— Begin —
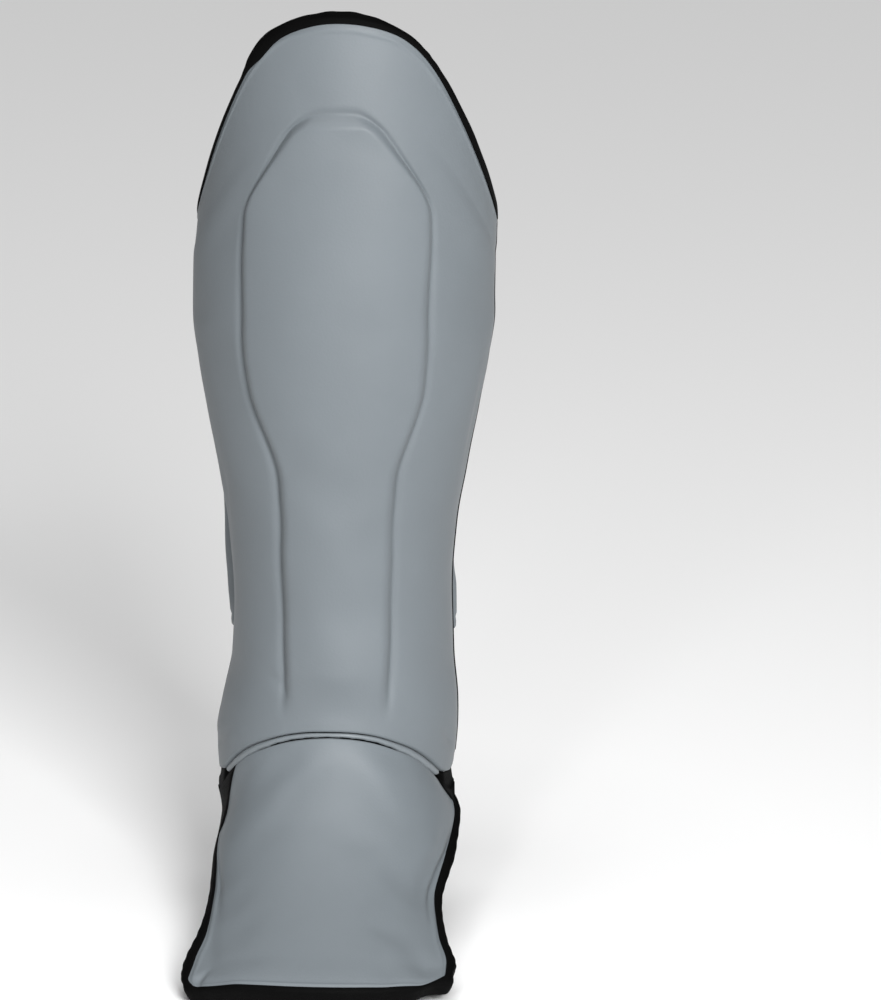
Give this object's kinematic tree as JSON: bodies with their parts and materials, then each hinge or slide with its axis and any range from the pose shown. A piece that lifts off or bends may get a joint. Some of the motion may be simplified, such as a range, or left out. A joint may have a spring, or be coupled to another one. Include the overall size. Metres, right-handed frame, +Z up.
{
  "type": "shin guard",
  "caption": "Padded synthetic leather shin guard in its worn form, with a raised centre panel, dark edging, a hinged instep pad and closing straps behind the calf and under the foot.",
  "frame": {"origin": "on the leg's axis, at the height of the middle of the ankle bend, where the instep pad starts", "axes": "+Z up along the leg, -Y to the front of the guard and the toes, +X to the wearer's left, which is the right of the picture"},
  "size_m": [0.1488, 0.261, 0.4511],
  "materials": {
    "grey_leather": "satin grained synthetic leather",
    "pale_piping": "smooth pale grey piping",
    "black_edging": "matte black edging and lining",
    "black_elastic": "matte black elastic webbing"
  },
  "bodies": {
    "root": {"shin_pad": "grey_leather", "shin_lining": "black_edging", "shin_binding": "black_edging", "ankle_roll": "pale_piping", "ankle_gusset": "black_edging", "instep_pad": "grey_leather", "instep_lining": "black_edging", "instep_binding": "black_edging", "calf_strap_upper": "grey_leather", "calf_strap_lower": "grey_leather", "foot_strap": "black_elastic"}
  },
  "joints": []
}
— End —
**THE EXERCISE:**
The answer should be a single number: the count of lines in the data that include the string "right".

**TASK SOLUTION:**
2